To be done: Repeat exactly the stretch of lines from the line containing "What build123d script" through the line containing "from math import cos, pi", both included, and nothing else.

Input:
** Start **

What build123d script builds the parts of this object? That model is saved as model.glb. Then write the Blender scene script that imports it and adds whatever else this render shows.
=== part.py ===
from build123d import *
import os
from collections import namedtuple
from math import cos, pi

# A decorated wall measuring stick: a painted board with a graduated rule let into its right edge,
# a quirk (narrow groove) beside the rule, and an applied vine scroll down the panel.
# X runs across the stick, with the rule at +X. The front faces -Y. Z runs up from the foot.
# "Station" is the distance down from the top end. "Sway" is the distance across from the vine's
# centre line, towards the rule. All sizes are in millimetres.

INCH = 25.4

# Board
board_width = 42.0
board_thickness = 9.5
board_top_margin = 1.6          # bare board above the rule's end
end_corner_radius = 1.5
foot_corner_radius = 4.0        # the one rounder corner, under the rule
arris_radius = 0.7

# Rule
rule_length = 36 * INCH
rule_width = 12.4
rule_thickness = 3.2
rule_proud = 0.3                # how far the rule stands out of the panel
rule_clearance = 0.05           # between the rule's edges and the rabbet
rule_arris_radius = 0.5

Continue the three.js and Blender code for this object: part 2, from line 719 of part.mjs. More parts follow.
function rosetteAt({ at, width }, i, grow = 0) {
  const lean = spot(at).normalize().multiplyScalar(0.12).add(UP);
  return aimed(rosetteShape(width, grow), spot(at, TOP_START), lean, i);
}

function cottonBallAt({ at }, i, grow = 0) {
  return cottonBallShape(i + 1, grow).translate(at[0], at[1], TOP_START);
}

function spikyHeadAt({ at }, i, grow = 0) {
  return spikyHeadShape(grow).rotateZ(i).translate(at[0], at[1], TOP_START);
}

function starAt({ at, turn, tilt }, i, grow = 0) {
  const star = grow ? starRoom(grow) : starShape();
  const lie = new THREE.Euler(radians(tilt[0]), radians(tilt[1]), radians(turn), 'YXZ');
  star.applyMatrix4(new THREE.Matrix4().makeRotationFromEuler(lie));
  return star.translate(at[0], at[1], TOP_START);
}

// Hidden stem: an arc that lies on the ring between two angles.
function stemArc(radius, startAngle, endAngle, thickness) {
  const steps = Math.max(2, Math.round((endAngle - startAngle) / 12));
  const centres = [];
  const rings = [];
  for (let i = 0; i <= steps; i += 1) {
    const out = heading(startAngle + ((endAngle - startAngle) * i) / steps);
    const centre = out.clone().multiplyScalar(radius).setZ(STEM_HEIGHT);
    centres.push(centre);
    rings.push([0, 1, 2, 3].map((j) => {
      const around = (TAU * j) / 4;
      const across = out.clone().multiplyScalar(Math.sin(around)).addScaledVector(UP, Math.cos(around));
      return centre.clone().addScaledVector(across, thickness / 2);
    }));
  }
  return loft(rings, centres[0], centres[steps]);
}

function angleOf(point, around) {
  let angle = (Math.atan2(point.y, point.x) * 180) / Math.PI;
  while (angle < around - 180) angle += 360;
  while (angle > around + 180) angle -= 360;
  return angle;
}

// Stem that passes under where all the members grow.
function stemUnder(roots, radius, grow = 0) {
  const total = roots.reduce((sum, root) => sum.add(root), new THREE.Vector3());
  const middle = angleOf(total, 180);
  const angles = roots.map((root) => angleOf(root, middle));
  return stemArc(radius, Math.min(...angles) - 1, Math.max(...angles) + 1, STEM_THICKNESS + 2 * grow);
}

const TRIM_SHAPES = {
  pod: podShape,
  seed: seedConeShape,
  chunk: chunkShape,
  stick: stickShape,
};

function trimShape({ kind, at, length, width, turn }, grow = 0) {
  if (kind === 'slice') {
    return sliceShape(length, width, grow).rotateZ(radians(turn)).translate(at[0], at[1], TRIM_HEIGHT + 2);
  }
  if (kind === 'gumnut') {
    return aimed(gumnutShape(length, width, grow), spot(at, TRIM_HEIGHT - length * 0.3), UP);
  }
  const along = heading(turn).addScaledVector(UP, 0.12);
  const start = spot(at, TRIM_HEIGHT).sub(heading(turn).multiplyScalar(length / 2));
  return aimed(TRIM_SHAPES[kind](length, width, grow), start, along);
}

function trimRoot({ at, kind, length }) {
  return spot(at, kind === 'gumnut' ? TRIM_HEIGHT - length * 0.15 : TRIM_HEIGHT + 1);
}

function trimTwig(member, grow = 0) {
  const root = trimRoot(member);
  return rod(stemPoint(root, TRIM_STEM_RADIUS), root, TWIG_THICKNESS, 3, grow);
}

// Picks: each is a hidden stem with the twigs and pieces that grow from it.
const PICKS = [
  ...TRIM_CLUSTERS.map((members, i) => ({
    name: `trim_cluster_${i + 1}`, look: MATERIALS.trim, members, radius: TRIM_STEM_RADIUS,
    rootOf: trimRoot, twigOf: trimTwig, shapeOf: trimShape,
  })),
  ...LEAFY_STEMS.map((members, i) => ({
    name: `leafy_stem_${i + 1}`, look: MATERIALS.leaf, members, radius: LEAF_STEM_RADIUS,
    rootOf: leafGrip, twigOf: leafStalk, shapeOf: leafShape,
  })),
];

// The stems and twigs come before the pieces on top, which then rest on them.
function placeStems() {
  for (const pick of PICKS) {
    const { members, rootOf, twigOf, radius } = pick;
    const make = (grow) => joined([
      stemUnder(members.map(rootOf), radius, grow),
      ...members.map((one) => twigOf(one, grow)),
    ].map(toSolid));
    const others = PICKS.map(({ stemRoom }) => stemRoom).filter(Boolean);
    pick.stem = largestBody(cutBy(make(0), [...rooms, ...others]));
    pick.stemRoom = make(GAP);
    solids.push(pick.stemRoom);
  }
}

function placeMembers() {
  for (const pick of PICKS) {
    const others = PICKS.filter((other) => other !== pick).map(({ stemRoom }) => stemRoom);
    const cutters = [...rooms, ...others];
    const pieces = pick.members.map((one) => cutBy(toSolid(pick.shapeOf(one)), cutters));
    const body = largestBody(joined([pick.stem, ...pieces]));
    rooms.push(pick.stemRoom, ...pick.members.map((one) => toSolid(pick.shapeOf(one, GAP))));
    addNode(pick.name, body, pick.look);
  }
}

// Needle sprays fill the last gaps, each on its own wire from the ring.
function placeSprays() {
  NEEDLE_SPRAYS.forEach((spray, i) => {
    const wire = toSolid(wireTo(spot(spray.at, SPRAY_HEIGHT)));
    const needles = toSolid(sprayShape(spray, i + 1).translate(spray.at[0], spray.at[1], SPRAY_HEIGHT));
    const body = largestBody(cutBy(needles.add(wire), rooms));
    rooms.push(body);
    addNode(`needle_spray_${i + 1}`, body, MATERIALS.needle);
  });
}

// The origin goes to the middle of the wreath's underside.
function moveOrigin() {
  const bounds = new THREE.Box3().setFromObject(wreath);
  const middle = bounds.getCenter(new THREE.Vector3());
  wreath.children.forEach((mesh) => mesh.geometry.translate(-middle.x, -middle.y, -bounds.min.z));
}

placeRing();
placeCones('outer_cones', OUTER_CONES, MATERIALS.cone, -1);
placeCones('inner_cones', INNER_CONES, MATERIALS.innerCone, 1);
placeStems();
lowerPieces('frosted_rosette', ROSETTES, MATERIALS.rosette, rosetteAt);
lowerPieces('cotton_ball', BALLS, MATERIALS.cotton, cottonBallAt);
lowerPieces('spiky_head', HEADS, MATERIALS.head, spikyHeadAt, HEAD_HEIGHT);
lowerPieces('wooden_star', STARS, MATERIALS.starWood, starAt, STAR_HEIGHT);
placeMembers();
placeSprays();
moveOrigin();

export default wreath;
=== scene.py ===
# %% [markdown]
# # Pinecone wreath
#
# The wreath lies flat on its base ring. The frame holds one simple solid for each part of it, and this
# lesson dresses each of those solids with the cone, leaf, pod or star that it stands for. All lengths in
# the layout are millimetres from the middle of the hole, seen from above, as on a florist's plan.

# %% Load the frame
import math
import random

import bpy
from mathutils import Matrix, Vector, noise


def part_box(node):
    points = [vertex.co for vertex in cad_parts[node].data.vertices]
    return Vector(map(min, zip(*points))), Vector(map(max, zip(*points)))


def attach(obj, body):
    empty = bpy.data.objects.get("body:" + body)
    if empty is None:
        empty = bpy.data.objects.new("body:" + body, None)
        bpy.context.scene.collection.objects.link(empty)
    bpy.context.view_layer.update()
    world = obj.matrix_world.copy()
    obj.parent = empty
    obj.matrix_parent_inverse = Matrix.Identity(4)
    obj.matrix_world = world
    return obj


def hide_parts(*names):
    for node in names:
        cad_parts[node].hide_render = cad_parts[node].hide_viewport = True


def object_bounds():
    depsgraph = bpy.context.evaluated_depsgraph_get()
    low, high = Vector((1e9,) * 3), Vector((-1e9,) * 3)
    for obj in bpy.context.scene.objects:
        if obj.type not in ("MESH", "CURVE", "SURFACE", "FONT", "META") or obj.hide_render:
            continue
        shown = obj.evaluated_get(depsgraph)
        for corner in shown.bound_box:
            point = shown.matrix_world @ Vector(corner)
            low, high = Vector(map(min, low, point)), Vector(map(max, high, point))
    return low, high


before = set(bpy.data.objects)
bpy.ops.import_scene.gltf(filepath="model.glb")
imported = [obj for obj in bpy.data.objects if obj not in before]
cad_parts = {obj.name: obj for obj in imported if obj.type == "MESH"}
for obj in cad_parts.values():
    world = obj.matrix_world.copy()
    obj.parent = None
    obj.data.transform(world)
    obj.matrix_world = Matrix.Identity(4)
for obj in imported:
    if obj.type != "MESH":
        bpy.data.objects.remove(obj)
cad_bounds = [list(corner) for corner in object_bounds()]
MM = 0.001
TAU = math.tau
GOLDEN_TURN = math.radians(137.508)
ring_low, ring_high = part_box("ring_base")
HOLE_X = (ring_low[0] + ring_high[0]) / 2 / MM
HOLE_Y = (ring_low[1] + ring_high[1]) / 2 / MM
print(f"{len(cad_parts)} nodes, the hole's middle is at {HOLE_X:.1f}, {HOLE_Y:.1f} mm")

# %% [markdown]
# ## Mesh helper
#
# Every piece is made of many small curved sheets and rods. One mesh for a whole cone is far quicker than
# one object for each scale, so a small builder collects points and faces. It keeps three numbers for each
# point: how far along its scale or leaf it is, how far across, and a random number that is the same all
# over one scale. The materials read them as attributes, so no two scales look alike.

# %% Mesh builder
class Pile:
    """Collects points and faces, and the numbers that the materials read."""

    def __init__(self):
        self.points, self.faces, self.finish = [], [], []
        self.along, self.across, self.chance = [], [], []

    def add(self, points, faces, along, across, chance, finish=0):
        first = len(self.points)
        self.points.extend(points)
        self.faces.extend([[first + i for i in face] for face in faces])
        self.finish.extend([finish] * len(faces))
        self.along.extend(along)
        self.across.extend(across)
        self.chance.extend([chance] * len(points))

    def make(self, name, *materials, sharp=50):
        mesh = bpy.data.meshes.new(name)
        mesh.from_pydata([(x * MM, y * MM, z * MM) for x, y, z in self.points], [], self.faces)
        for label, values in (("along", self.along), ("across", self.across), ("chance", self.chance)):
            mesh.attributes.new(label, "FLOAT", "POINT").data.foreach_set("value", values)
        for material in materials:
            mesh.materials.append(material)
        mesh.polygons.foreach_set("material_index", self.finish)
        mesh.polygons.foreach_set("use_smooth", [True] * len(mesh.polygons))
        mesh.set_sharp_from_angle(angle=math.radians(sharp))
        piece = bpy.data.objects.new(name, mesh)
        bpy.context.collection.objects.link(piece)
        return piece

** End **
** Start **

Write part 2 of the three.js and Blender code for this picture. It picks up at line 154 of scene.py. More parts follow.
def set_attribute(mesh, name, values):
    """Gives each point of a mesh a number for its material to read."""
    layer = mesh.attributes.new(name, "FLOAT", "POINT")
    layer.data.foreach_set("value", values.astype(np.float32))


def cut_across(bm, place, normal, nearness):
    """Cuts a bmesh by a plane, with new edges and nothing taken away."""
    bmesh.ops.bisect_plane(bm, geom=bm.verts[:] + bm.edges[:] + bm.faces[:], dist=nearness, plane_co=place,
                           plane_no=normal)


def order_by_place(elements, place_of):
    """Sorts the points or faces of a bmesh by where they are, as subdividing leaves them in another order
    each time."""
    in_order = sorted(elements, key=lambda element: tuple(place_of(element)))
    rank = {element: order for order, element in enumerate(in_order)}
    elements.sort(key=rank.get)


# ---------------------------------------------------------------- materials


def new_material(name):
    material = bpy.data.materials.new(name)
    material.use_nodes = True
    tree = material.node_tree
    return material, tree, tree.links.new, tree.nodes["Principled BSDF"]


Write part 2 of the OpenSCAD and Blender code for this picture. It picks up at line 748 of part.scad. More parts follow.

** End **

Full solution:
What build123d script builds the parts of this object? That model is saved as model.glb. Then write the Blender scene script that imports it and adds whatever else this render shows.
=== part.py ===
from build123d import *
import os
from collections import namedtuple
from math import cos, pi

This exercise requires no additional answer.